◆ **Material provided**:
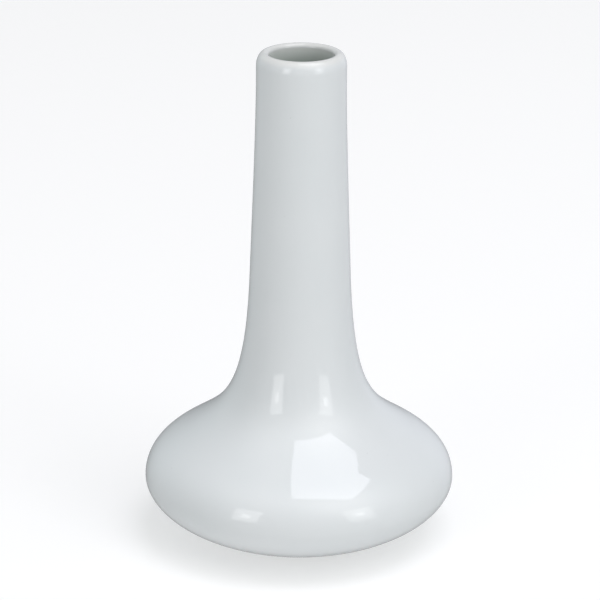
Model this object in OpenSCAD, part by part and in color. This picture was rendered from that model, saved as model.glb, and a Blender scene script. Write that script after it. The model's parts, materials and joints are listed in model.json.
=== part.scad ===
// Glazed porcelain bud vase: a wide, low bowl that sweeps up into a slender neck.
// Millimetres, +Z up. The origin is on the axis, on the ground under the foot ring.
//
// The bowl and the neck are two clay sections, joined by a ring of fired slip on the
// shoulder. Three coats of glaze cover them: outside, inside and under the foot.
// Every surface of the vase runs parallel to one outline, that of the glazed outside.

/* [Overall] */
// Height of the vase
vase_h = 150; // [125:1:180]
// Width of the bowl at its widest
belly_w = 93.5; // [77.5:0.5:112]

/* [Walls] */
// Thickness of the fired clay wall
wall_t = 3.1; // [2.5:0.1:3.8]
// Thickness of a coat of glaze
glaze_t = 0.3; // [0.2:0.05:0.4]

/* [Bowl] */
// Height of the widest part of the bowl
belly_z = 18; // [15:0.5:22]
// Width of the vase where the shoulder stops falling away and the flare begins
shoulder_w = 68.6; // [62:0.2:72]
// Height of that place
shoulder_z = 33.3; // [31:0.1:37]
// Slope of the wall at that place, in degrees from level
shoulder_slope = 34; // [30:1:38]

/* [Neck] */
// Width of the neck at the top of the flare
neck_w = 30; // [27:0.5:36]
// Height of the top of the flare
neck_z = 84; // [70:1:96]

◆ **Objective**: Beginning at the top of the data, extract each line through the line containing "the glazed outside." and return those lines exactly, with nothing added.

◆ **Completed exercise**:
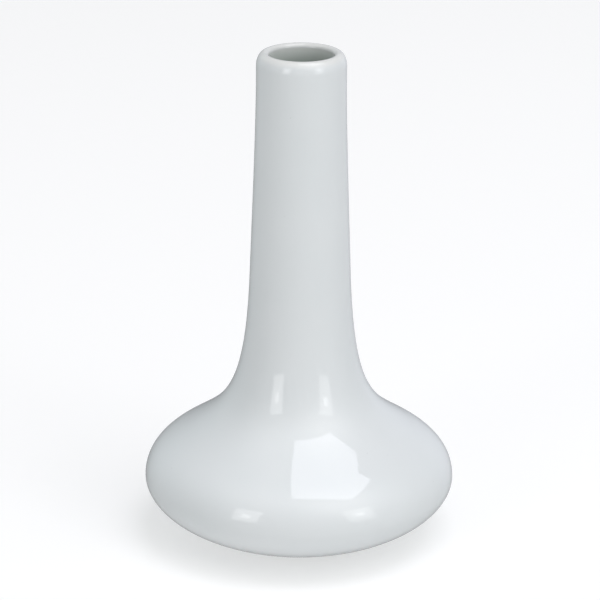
Model this object in OpenSCAD, part by part and in color. This picture was rendered from that model, saved as model.glb, and a Blender scene script. Write that script after it. The model's parts, materials and joints are listed in model.json.
=== part.scad ===
// Glazed porcelain bud vase: a wide, low bowl that sweeps up into a slender neck.
// Millimetres, +Z up. The origin is on the axis, on the ground under the foot ring.
//
// The bowl and the neck are two clay sections, joined by a ring of fired slip on the
// shoulder. Three coats of glaze cover them: outside, inside and under the foot.
// Every surface of the vase runs parallel to one outline, that of the glazed outside.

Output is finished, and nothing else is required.